Updated 5:50 p.m. ET
Broadcast and cable news outlets scrambled to confirm reports out of Libya Thursday morning that deposed leader Moammar Gadhafi had been
killed near his hometown of Sirte.
After conflicting news of the former dictator's supposed capture, wounding and killing, Al Jazeera English confirmed Gadhafi's death with exclusive photos and video of his dead body. Libyan Prime Minister Mahmoud Jibril later confirmed he had been killed, saying in a news conference that Gadhafi was found hiding in a sewage pipe and hit in the head by a bullet from the crossfire between revolutionaries and Gadhafi forces.
President Barack Obama gave a statement on Gadhafi's death from the Rose Garden at 2 p.m. Thursday, saying "today we can definiteively say that the Gadhafi regime has come to an end."
All three of the broadcast news networks broke into regular programming to cover the remarks from the President live. Special reports were anchored by George Stephanopoulos on ABC, Bob Schieffer on CBS and Brian Williams on NBC.
Before confirmation from the Libyan government, networks were careful to hedge their early reporting of the news as unconfirmed.
CBS' Erica Hill first broke into
programming with a special report at 7:30 a.m. that Gadhafi had been reportedly
wounded and captured. The top of the 8:30 a.m. newsblock on The Early Show
included his reported death, and Hill did another special report at 8:45 about
the reported death.
Jeffrey Kofman first reported the news for ABC from
London during Good Morning America's 8 a.m. news brief.

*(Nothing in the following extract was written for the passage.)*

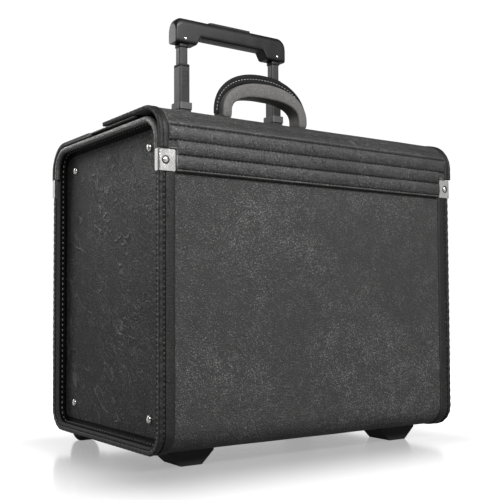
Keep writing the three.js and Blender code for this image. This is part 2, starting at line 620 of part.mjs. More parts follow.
// One long plate on the deck, round both legs.
function trolleyBezel() {
  const bottom = DECK_CORNER_Z + DECK_OUTER_RADIUS + FIT_GAP;
  const plate = alongZ(roundedRectangle(2 * TROLLEY_X + 38, 36, 6, 0, TROLLEY_Y), bottom, bottom + 3);
  const wide = CHANNEL.wide + 2 * FIT_GAP;
  const deep = CHANNEL.deep + 2 * FIT_GAP;
  const holes = Object.values(SIDES).map((side) => trolleyOpening(side, wide, deep, bottom - 1, bottom + 4));
  return cut(plate, ...holes);
}

const LOWER_FRONT_Y = TROLLEY_Y - LOWER_TUBE.deep / 2;
const LOWER_WALL = (LOWER_TUBE.deep - LOWER_TUBE.innerDeep) / 2;

function lockButtonBlock(side, z, size, frontY, backY) {
  const x = side * TROLLEY_X;
  return block(x - size / 2, x + size / 2, frontY, backY, z - size / 2, z + size / 2);
}

function lowerTube(side) {
  const size = LOCK_BUTTON_SIZE + 2 * FIT_GAP;
  const frontY = LOWER_FRONT_Y - 1;
  const backY = LOWER_FRONT_Y + 0.7 * LOWER_WALL;
  const pockets = LOCK_BUTTON_Z.map((z) => lockButtonBlock(side, z, size, frontY, backY));
  const half = LOCK_BUTTON_SIZE / 4 + FIT_GAP;
  const x = side * TROLLEY_X;
  const link = block(x - half, x + half, LOWER_FRONT_Y + 0.5, backY, LOCK_BUTTON_Z[1], LOCK_BUTTON_Z[0]);
  return cut(squareTube(side, LOWER_TUBE), ...pockets, link);
}

// Two square detent buttons on one spring strip, let into a lower tube's front wall.
function stageLatch(side) {
  const backY = LOWER_FRONT_Y + 0.6 * LOWER_WALL;
  const buttons = LOCK_BUTTON_Z.map((z) => lockButtonBlock(side, z, LOCK_BUTTON_SIZE, LOWER_FRONT_Y + 0.1, backY));
  const half = LOCK_BUTTON_SIZE / 4;
  const stripY = [LOWER_FRONT_Y + 0.8, backY];
  const x = side * TROLLEY_X;
  const strip = block(x - half, x + half, ...stripY, LOCK_BUTTON_Z[1], LOCK_BUTTON_Z[0]);
  return join(...buttons, strip);
}

function gripOutline() {
  const { halfLength, top, underside, legBottom, legInnerX } = GRIP;
  const fillet = 9;
  const shoulder = 11;
  const shape = new THREE.Shape();
  shape.moveTo(-halfLength, legBottom);
  shape.lineTo(-legInnerX, legBottom);
  shape.lineTo(-legInnerX, underside - fillet / 2);
  shape.quadraticCurveTo(-legInnerX, underside, -legInnerX + fillet, underside);
  shape.lineTo(legInnerX - fillet, underside);
  shape.quadraticCurveTo(legInnerX, underside, legInnerX, underside - fillet / 2);
  shape.lineTo(legInnerX, legBottom);
  shape.lineTo(halfLength, legBottom);
  shape.lineTo(halfLength, top - shoulder);
  shape.absarc(halfLength - shoulder, top - shoulder, shoulder, 0, Math.PI / 2, false);
  shape.lineTo(-halfLength + shoulder, top);
  shape.absarc(-halfLength + shoulder, top - shoulder, shoulder, Math.PI / 2, Math.PI, false);
  return shape;
}

function trolleyGrip() {
  const body = alongY(gripOutline(), TROLLEY_Y - GRIP.deep / 2, TROLLEY_Y + GRIP.deep / 2, 5);
  const skirts = Object.values(SIDES).map((side) => {
    return trolleyOpening(side, UPPER_TUBE.wide + 2, UPPER_TUBE.deep + 2, GRIP.legBottom - 5, GRIP.legBottom + 1);
  });
  const sockets = Object.values(SIDES).map((side) => {
    const wide = UPPER_TUBE.wide + 2 * FIT_GAP;
    const deep = UPPER_TUBE.deep + 2 * FIT_GAP;
    return trolleyOpening(side, wide, deep, GRIP.legBottom - 10, UPPER_TUBE.top + FIT_GAP);
  });
  const halfLength = GRIP_BUTTON.length / 2 + FIT_GAP;
  const halfDeep = GRIP_BUTTON.deep / 2 + FIT_GAP;
  const wellZ = GRIP.top - GRIP_BUTTON_TRAVEL - 4.5;
  const wellY = [TROLLEY_Y - halfDeep, TROLLEY_Y + halfDeep];
  const well = block(-halfLength, halfLength, ...wellY, wellZ, GRIP.top + 1);
  return cut(join(body, ...skirts), ...sockets, well);
}

function gripButton() {
  const outline = roundedRectangle(GRIP_BUTTON.length, GRIP_BUTTON.deep, 4, 0, TROLLEY_Y);
  return alongZ(outline, GRIP.top - 4, GRIP.top + GRIP_BUTTON.proud);
}

// ---- Wheels and feet ----------------------------------------------------------------
function wheelHousing(side) {
  const inX = side * (WHEEL.x - HOUSING.halfWidth);
  const outX = side * (WHEEL.x + HOUSING.halfWidth);
  const box = block(inX, outX, HOUSING.front, HALF_DEPTH + 2, UNDERSIDE_Z - 2, HOUSING.top);
  const lip = alongX(shellRing(2.3, FIT_GAP, HOUSING.top + 12), inX - side * HOUSING.lip, outX + side * HOUSING.lip);
  const lipZone = block(inX - side * HOUSING.lip, outX + side * HOUSING.lip, HOUSING.front - 8, 2 * HALF_DEPTH, 0, HOUSING.top + 8);
  const wellX = [inX + side * HOUSING.wall, outX - side * HOUSING.wall];
  const well = block(...wellX, HOUSING.front + HOUSING.wall, 2 * HALF_DEPTH, -1, HOUSING.top - HOUSING.wall);
  const outerFace = alongX(shellRing(40, 1, 2 * SHELL_TOP_Z), inX - side, outX + side);
  const shoulder = cut(box, outerFace);
  const axleHole = rodAlongX(WHEEL.axleRadius + RUNNING_GAP, inX - side, outX + side, WHEEL.y, WHEEL.radius);
  return cut(join(shoulder, common(lip, lipZone)), well, axleHole);
}

function wheelAxle(side) {
  const inset = 0.2;
  const inX = side * (WHEEL.x - HOUSING.halfWidth + inset);
  const outX = side * (WHEEL.x + HOUSING.halfWidth - inset);
  return rodAlongX(WHEEL.axleRadius, inX, outX, WHEEL.y, WHEEL.radius);
}

// A ring turned about the wheel's axle, from its half profile of [radius, offset] points.
function turnedAboutAxle(side, profile, segments) {
  const points = profile.map(([radius, offset]) => new THREE.Vector2(radius, offset));
  points.push(points[0].clone());
  const ring = new THREE.LatheGeometry(points, segments);
  return ring.rotateZ(-side * Math.PI / 2).translate(side * WHEEL.x, WHEEL.y, WHEEL.radius);
}

function wheelTyre(side) {
  const half = WHEEL.wide / 2;
  const inner = WHEEL.hubRadius + FIT_GAP;
  const outer = WHEEL.radius;
  const profile = [[inner, -half], [outer - 3, -half], [outer - 0.8, -half + 1.2], [outer, -half + 3.5]];
  profile.push([outer, half - 3.5], [outer - 0.8, half - 1.2], [outer - 3, half], [inner, half]);
  return turnedAboutAxle(side, profile, 48);
}

function wheelHub(side) {
  const half = WHEEL.wide / 2;
  const bore = WHEEL.axleRadius + RUNNING_GAP;
  const rim = WHEEL.hubRadius;
  const profile = [[bore, -half - 0.4], [7, -half - 0.4], [7, -half + 2], [13.5, -half + 3], [14, -half + 0.4]];
  profile.push([rim, -half + 0.4], [rim, half - 0.4], [14, half - 0.4], [13.5, half - 3]);
  profile.push([7, half - 2], [7, half + 0.4], [bore, half + 0.4]);
  return turnedAboutAxle(side, profile, 40);
}

function frontFoot(side) {
  const top = UNDERSIDE_Z - FIT_GAP;
  const corners = [[FOOT.bottomIn, 0], [FOOT.bottomOut, 0], [FOOT.topOut, 15], [FOOT.topOut, top]];
  corners.push([FOOT.topIn, top], [FOOT.topIn, 15]);
  const shape = new THREE.Shape(corners.map(([x, z]) => new THREE.Vector2(side * x, z)));
  return alongY(shape, FOOT.front, FOOT.rear);
}

// ---- Assembly -----------------------------------------------------------------------
add("shell_band", shellBand(), blackLeather());
add("floor_board", floorBoard(), liningBoard());
add("rear_deck", rearDeck(), blackLeather());
add("tuck_flap", tuckFlap(), blackLeather());
add("front_lid", frontLid(), blackLeather());
add("lid_ribs", lidRibs(), blackLeather());
add("front_rib_strip", frontRibStrip(), blackLeather());
add("carry_handle", carryHandle(), bindingLeather());
add("trolley_base", trolleyBase(), blackPlastic());
add("trolley_bezel", trolleyBezel(), blackPlastic());
add("trolley_grip", trolleyGrip(), blackPlastic());
add("grip_button", gripButton(), blackPlastic());

for (const [name, side] of Object.entries(SIDES)) {
  add(`edge_binding_${name}`, edgeBinding(side), bindingLeather());
  add(`end_panel_${name}`, endPanel(side), blackLeather());
  add(`rim_bead_${name}`, rimBead(side), bindingLeather());
  add(`end_panel_stay_${name}`, endPanelStay(side), nickel());
  add(`bracket_front_${name}`, cornerBracket(side, -1), nickel());
  add(`bracket_rear_${name}`, cornerBracket(side, 1), nickel());
  add(`lid_binding_${name}`, lidBinding(side), bindingLeather());
  add(`handle_mount_${name}`, handleMount(side), nickel());
  add(`handle_pin_${name}`, handlePin(side), steel());
  add(`lock_body_${name}`, lockBody(side), nickel());
  DIAL_INDEXES.forEach((index) => add(`lock_dial_${name}_${index + 1}`, lockDial(side, index), steel()));
  add(`lock_slider_${name}`, lockSlider(side), nickel());
  add(`trolley_channel_${name}`, squareTube(side, CHANNEL), darkAluminium());
  add(`trolley_collar_${name}`, trolleyCollar(side), blackPlastic());
  add(`stage_latch_${name}`, stageLatch(side), blackPlastic());
  add(`lower_tube_${name}`, lowerTube(side), darkAluminium());
  add(`upper_tube_${name}`, squareTube(side, UPPER_TUBE), darkAluminium());
  add(`wheel_housing_${name}`, wheelHousing(side), blackPlastic());
  add(`wheel_axle_${name}`, wheelAxle(side), steel());
  add(`wheel_tyre_${name}`, wheelTyre(side), rubber());
  add(`wheel_hub_${name}`, wheelHub(side), blackPlastic());
  add(`front_foot_${name}`, frontFoot(side), blackPlastic());
}

// The row's origin is on the floor, midway between the ribs in front and the wheels behind.
assembly.position.y = -(FRONTMOST_Y + REARMOST_Y) / 2;

export default assembly;
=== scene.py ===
"""Looks of the pilot rolling flight case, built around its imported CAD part.

Metres, +X to the right along the front, +Y to the rear, +Z up, floor at z = 0. Lengths written in mm are
multiplied by MM. "Case coordinates" have y = 0 in the middle of the board shell.
"""
import math
import random

import bmesh
import bpy
from mathutils import Matrix, Vector, noise


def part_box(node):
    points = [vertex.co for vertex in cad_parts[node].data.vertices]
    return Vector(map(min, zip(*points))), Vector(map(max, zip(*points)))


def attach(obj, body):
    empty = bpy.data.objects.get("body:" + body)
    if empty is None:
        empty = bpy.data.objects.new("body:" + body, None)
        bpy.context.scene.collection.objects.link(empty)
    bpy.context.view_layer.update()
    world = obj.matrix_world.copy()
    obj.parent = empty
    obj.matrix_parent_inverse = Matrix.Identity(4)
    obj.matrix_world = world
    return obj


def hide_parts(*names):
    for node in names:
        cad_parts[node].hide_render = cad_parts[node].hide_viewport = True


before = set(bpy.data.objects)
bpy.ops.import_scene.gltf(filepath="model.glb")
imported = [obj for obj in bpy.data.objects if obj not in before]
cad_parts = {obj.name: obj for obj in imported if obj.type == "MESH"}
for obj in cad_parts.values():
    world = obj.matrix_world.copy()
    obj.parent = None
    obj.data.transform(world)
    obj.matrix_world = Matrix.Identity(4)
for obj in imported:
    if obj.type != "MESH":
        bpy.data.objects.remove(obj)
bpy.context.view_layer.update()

MM = 0.001
TAU = 2 * math.pi
SIDES = {"left": -1, "right": 1}
SHELL_LOW, SHELL_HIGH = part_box("shell_band")
CASE_Y = (SHELL_LOW.y + SHELL_HIGH.y) / 2 / MM  # the shell's middle, in the row frame


def low(node):
    """The node's lowest corner in mm, in case coordinates."""
    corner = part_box(node)[0] / MM
    return Vector((corner.x, corner.y - CASE_Y, corner.z))


def high(node):
    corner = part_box(node)[1] / MM
    return Vector((corner.x, corner.y - CASE_Y, corner.z))


def place(x, y, z):
    """A point in case coordinates, in mm, as metres in the row frame."""
    return Vector((x * MM, (y + CASE_Y) * MM, z * MM))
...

ABC News aired a
special report at approximately 8:40 a.m. anchored by George Stephanopoulos and
Robin Roberts with Christiane Amanpour and Kofman.

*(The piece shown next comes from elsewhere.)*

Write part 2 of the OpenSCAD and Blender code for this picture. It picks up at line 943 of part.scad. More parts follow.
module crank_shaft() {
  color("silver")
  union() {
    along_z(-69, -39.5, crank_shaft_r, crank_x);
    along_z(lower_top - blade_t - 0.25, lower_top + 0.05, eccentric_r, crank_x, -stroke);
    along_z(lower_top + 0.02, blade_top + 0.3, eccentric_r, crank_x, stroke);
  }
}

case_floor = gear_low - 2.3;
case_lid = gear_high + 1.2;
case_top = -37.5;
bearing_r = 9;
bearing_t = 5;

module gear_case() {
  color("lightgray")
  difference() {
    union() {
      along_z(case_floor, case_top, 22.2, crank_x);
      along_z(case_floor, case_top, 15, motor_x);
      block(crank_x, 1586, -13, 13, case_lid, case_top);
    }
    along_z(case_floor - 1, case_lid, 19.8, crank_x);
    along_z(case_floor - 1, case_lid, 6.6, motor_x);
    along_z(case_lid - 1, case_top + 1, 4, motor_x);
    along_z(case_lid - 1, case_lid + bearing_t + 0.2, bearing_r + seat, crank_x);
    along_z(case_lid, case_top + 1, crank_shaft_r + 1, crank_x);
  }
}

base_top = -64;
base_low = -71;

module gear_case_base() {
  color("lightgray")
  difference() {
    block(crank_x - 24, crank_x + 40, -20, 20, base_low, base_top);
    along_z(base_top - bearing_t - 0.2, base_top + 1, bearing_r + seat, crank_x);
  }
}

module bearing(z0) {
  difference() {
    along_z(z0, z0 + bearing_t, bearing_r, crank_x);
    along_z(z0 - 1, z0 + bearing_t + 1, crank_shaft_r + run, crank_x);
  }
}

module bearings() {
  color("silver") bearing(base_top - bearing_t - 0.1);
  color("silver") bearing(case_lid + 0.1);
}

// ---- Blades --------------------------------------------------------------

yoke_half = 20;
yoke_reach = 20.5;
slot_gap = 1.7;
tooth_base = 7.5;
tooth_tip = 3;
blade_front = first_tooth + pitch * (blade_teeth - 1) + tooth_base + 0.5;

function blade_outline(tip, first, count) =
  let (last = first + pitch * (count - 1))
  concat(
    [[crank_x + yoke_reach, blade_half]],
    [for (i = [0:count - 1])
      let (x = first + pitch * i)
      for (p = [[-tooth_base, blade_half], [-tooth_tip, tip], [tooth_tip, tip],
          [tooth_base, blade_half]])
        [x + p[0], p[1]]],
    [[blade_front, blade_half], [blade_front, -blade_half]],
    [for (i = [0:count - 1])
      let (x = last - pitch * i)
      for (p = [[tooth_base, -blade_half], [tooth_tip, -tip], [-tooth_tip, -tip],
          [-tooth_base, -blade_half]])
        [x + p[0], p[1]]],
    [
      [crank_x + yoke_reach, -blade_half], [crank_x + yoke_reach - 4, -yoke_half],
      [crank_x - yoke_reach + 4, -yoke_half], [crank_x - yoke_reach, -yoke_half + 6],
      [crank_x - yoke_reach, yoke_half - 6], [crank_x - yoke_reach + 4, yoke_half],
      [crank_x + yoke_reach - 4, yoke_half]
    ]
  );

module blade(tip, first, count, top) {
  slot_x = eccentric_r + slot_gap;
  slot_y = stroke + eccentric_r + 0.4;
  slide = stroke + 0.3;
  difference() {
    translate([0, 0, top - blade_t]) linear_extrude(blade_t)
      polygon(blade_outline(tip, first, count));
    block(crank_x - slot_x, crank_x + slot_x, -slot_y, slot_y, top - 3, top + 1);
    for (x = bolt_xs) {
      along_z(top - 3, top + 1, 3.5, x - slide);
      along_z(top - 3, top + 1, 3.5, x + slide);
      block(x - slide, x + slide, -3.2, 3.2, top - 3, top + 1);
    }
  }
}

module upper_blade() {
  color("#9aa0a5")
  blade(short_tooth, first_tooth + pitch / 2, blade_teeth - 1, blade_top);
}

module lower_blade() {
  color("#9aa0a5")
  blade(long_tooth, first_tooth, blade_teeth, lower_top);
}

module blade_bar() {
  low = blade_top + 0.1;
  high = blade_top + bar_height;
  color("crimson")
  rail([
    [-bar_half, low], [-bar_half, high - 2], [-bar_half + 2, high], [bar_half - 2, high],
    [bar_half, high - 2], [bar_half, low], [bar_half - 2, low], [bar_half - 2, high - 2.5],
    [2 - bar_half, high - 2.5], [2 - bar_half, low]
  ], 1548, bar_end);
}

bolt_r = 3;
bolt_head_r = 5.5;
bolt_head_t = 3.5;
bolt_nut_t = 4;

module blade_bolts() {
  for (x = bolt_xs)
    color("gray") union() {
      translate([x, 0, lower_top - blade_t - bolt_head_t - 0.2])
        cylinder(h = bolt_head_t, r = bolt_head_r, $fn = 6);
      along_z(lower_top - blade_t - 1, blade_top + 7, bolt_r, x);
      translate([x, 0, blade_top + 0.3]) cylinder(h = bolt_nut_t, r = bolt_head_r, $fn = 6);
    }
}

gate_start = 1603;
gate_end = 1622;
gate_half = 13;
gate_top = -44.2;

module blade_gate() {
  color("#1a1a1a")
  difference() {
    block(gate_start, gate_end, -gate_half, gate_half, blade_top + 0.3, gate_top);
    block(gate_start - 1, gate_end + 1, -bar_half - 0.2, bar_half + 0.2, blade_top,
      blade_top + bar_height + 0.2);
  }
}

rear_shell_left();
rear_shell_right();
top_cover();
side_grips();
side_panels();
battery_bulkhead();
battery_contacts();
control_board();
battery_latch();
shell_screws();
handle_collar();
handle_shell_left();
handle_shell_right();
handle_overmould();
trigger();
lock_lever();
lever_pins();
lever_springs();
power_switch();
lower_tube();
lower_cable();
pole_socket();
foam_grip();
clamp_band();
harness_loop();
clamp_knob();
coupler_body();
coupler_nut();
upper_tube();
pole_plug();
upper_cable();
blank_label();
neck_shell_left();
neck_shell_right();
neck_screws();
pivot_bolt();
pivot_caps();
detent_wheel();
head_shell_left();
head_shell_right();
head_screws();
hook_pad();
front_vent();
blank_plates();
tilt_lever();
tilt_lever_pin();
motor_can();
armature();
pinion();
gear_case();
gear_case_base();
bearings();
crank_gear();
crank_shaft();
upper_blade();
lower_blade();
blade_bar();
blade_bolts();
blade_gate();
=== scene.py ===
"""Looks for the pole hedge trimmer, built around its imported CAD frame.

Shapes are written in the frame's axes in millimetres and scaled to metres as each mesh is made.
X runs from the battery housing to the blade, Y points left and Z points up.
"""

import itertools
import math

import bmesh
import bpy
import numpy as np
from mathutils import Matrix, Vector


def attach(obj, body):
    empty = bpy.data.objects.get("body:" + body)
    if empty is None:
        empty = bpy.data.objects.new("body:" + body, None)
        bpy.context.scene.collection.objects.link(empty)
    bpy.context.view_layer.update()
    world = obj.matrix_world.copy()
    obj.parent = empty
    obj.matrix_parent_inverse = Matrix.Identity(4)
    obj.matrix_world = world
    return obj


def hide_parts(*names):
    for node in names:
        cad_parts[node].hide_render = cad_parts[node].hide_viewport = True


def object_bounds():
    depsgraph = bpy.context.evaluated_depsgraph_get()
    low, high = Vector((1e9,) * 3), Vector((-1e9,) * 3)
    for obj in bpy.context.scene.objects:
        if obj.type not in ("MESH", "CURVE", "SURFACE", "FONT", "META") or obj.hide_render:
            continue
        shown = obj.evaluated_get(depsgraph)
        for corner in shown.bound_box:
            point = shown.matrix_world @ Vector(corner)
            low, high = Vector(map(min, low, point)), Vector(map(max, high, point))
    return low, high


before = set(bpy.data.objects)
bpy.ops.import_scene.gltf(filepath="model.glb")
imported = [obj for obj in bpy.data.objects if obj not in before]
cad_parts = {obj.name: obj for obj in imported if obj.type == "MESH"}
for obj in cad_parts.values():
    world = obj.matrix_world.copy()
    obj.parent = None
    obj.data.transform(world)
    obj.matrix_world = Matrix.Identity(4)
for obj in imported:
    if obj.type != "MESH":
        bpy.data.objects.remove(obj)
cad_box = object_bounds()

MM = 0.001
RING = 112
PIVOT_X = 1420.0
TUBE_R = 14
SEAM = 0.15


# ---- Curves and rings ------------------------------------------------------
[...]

Dan Rivers reported for CNN in Tripoli and had the
first on-camera interview with the National Transitional Council's information
minister on Thursday. Ben Wedeman provided on-air analysis throughout the day from New York.
Coverage continued into the evening newscasts Thursday. The CBS Evening News booked freelance American journalist Holly Pickett, who was one of the first journalists to see Gadhafi's dead body.
ABC World News had Amanpour recap the day's news, David Muir talk with some of the families affected by the Lockerbie bomber, Jake Tapper from the White House and Barbara
Walters revisit her 1989 interview with Gadhafi.
NBC Nightly News had coverage from chief foreign correspondent Richard Engel, Pentagon correspondent Jim Miklaszewski, chief foreign affairs correspondent Andrea Mitchell and correspondent Adrienne Mong in Misrata, Libya.